Bisnis.com, JAKARTA - Perusahaan pengangkutan LNG, PT GTS Internasional (GTSI) bersiap melakukan penawaran umum saham perdana atau IPO di Bursa Efek Indonesia.
Dalam keterangan manajemen, GTSI berpengalaman 30 tahun memasok LNG sebagai sumber energi berkelanjutan. Anak usaha PT Humpuss Intermoda Transportasi Tbk. (HITS) ini pun berkembang ke sektor infrastruktur dan logistik.
Mengutip laporan keuangan HITS per Desember 2020, sejumlah 99 persen saham GTSI yang bergerak dalam usaha jasa sewa kapal dikuasai oleh HITS. Total aset GTSI per Desember 2020 mencapai US$52,44 juta, naik dari US$47,53 juta pada 2019.
"Saat ini, GTS Internasional sedang mempersiapkan diri menjadi perusahaan terbuka, untuk menjadi lebih tangguh ikut berperan membangun bangsa," papar manajemen, seperti dikutip dari pengumuman di Harian Bisnis Indonesia, Rabu (28/7/2021).
GTSI menyebutkan perusahaan merupakan pelopor pengoperasian Floating Storage Regasification Unit (FSRU), infrastruktur penyedia LNG bagi kebutuhan pembangkit listrik.
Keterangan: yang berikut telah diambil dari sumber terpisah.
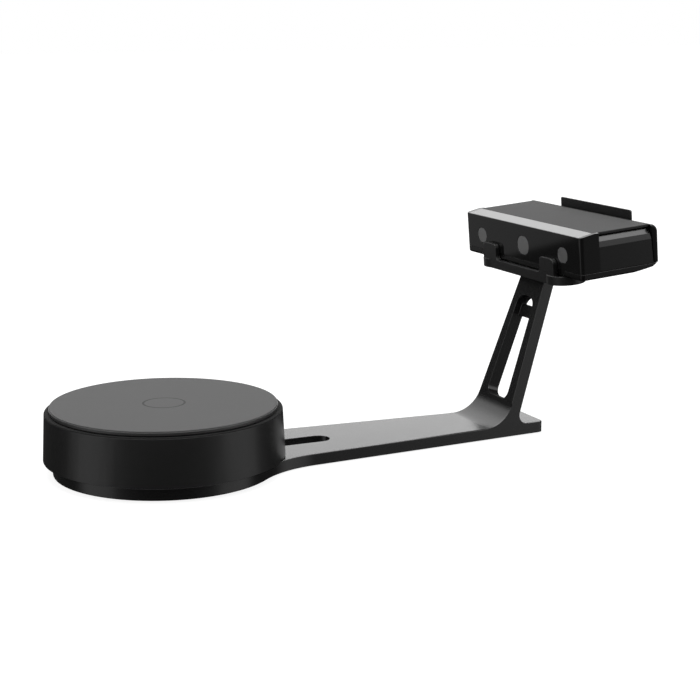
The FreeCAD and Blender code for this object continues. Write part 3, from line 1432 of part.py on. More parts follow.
# ------------------------------------------------------------------ build all pieces
stand_casting()
base_feet()
arm_foot()
turntable_screws()
turntable_tray()
turntable_housing()
housing_screws()
bearing("lower_bearing", "lower_bearing")
bearing("upper_bearing", "upper_bearing")
platter_spindle()
platter()
platter_screws()
platter_mat()
drive_gear()
drive_pinion()
stepper_motor()
motor_shaft()
motor_bracket()
motor_screws()
turntable_board()
turntable_board_screws()
turntable_socket()
head_cradle()
cradle_screws()
lower_shell()
tripod_insert()
head_screws()
front_mask()
for title in WINDOWS:
    window_pane(title)
bevel_trim()
top_cover()
side_panel("side_panel_left", "")
side_panel("side_panel_right", "-")
rear_cap()
optical_bench()
for title, side in (("left", ""), ("right", "-")):
    camera_module("camera_module_" + title, side)
    lens_barrel("camera_lens_" + title, side + "camera_pitch / 2", "camera_lens_radius",
                "camera_lens_length")
projector_module()
lens_barrel("projector_lens", "projector_offset", "projector_lens_radius",
            "projector_lens_length")
heat_sink()
main_board()
usb_socket()
power_inlet()
turntable_port()
power_switch()
power_button()
fan_frame()
fan_rotor()

doc.recompute()
for item in doc.Objects:
    if {"Invalid", "Error"} & set(item.State):
        raise RuntimeError(f"{item.Label} failed: {item.State}")
for item in subparts:
    if item.Shape.isNull() or not item.Shape.isValid() or not item.Shape.Solids:
        raise RuntimeError(f"{item.Label} has no valid solid")

os.makedirs("parts", exist_ok=True)
for item in subparts:
    item.Shape.exportStep(f"parts/{item.Label}.step")
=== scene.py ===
import json
import math

import bmesh
import bpy
import numpy as np
from mathutils import Matrix, Vector

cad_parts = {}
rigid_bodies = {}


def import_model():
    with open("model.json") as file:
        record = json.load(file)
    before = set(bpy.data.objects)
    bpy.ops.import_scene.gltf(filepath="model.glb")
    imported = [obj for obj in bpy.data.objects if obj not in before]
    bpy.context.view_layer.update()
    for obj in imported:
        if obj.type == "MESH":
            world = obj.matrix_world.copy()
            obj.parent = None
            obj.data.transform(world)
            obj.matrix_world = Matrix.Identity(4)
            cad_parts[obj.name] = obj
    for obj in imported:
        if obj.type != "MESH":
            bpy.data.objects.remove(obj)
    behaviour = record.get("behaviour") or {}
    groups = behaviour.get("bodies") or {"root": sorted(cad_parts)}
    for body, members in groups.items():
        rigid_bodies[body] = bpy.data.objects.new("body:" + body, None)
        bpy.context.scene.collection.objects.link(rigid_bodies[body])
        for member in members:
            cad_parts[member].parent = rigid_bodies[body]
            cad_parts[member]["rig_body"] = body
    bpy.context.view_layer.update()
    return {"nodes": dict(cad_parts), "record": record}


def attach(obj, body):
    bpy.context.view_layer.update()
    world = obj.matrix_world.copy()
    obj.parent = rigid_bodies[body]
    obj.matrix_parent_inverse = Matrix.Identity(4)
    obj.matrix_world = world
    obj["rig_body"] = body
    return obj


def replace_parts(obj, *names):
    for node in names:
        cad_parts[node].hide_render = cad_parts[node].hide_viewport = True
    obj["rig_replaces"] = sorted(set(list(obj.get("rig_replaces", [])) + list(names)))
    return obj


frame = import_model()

MM = 0.001
scene = bpy.context.scene
scene.view_settings.view_transform = "Standard"
NODE_BODY = {n: o["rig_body"] for n, o in frame["nodes"].items()}
NODE_SLOT = {s["node"]: s["material_slot"] for s in frame["record"]["subparts"]}


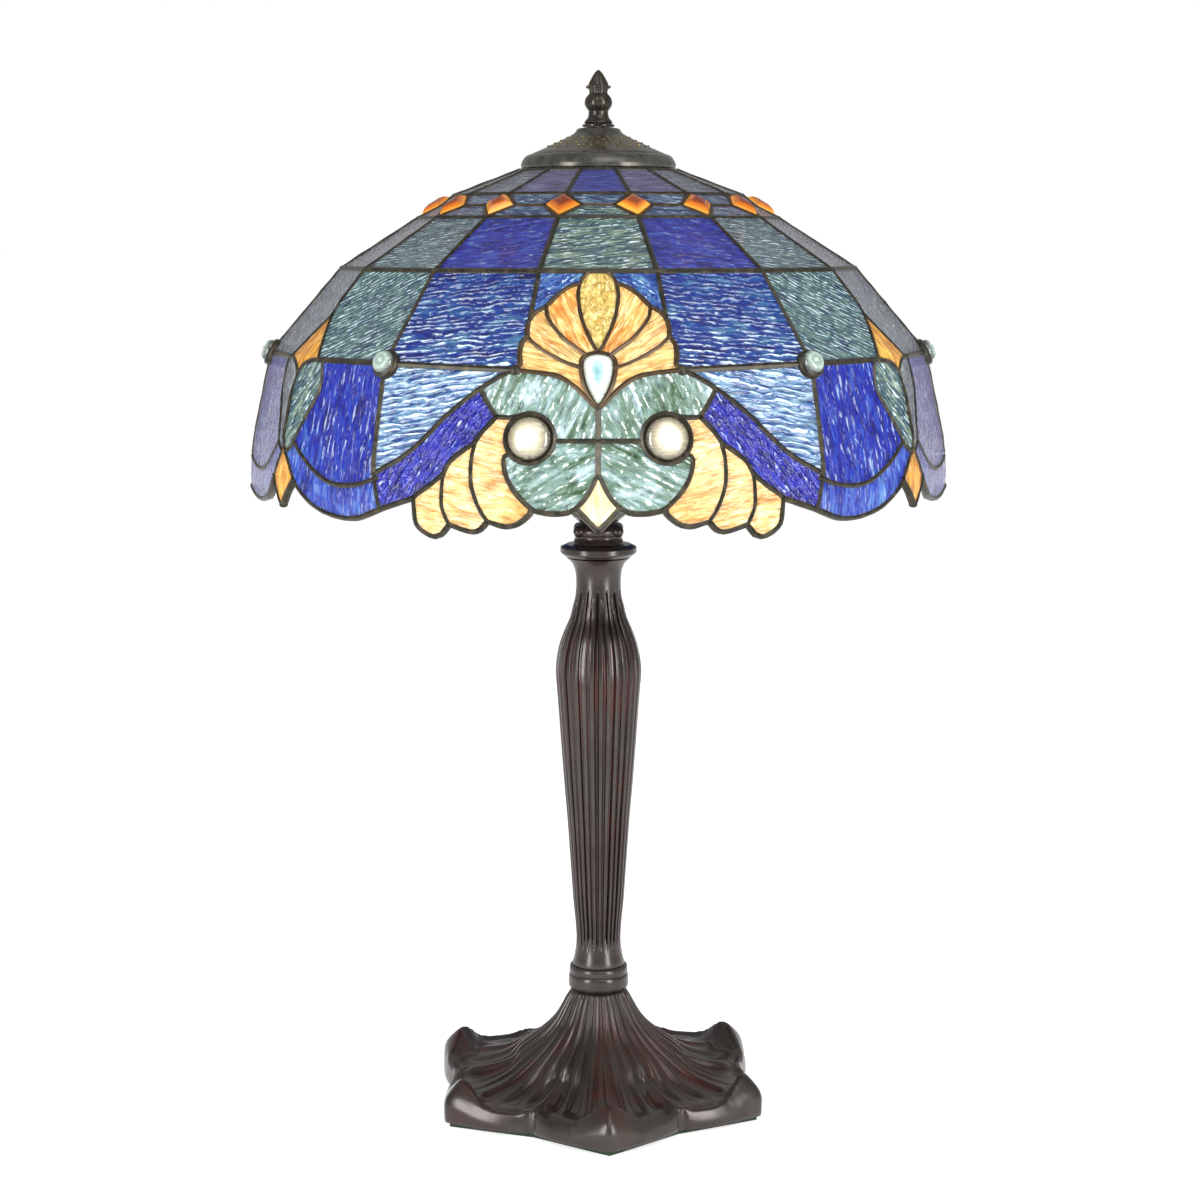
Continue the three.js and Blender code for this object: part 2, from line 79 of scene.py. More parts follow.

GTSI berperan pada 4 dari 5 FSRU yang beroperasi di Indonesia, dan mengedepankan zero tolerance terhadap risiko operasional dan lingkungan.
Kebutuhan LNG yang diperkirakan terus meningkat seiring dengan tren transisi energi bersih siap dimanfaatkan PT GTS Internasional (GTSI) dalam meningkatkan kapasitas bisnisnya.
Baca Juga
Presiden Direktur GTSI Kemal Imam Santoso mengatakan gas alam cair (liquefied natural gas/LNG) memiliki prospek yang cerah karena mampu menghasilkan energi bersih, khususnya untuk pembangkit listrik. Dia pun berkomitmen untuk memastikan proses pengangkutan dan penyediaan infrastruktur LNG berjalan lancar.
“LNG ini termasuk clean energy dan eco friendly. Meskipun seakan-akan banyak berperan di belakang layar, bisnis kami sangat penting untuk mendukung pasokan LNG, misalnya untuk PLN,” katanya kepada Bisnis, Selasa (27/7/2021).
Terkait pengembangan bisnis ke depan, Anggota Komite Audit GTSI Tammy Meidharma Sumarna mengatakan bisnis LNG tetap menghadapi sejumlah tantangan.
“Tentu saja terkait dengan siapa penggunanya, berapa jumlahnya, bagaimana ketersediaan terminalnya. Dari situ baru kita bisa melakukan pemetaan kebutuhan LNG-nya berapa,” tuturnya.
Selain itu, imbuhnya, bisnis yang terkait LNG juga melibatkan modal besar. Oleh karena itu, kepastian pembiayaan menjadi sangat penting agar proyek-proyek yang membutuhkan LNG dapat berjalan lancar.
‘Pemerintah mungkin perlu turun tangan untuk mengoordinasikan bahwa proyek-proyek ini berjalan,” ujar Tammy.
Meskipun masih terdapat sejumlah tantangan, senada dengan Kemal, Tammy pun menilai masa depan bisnis LNG sangat cerah.
Menurutnya, peluang permintaan dari pembangkit listrik maupun kawasan industri sangat terbuka.
Untuk pembangkit listrik, saat ini PLN menjalankan proyek gasifikasi pembangkit listrik yang tersebar di 52 lokasi di Indonesia.
Hal tersebut menjadi peluang bagi GTSI untuk meningkatkan volume pengangkutan LNG dan penyediaan infrastrukturnya.
Dari sisi pasokan hulu, SKK Migas memproyeksikan lifting LNG dari lapangan Bontang dan Tangguh mencapai 205,5 kargo untuk sepanjang tahun ini.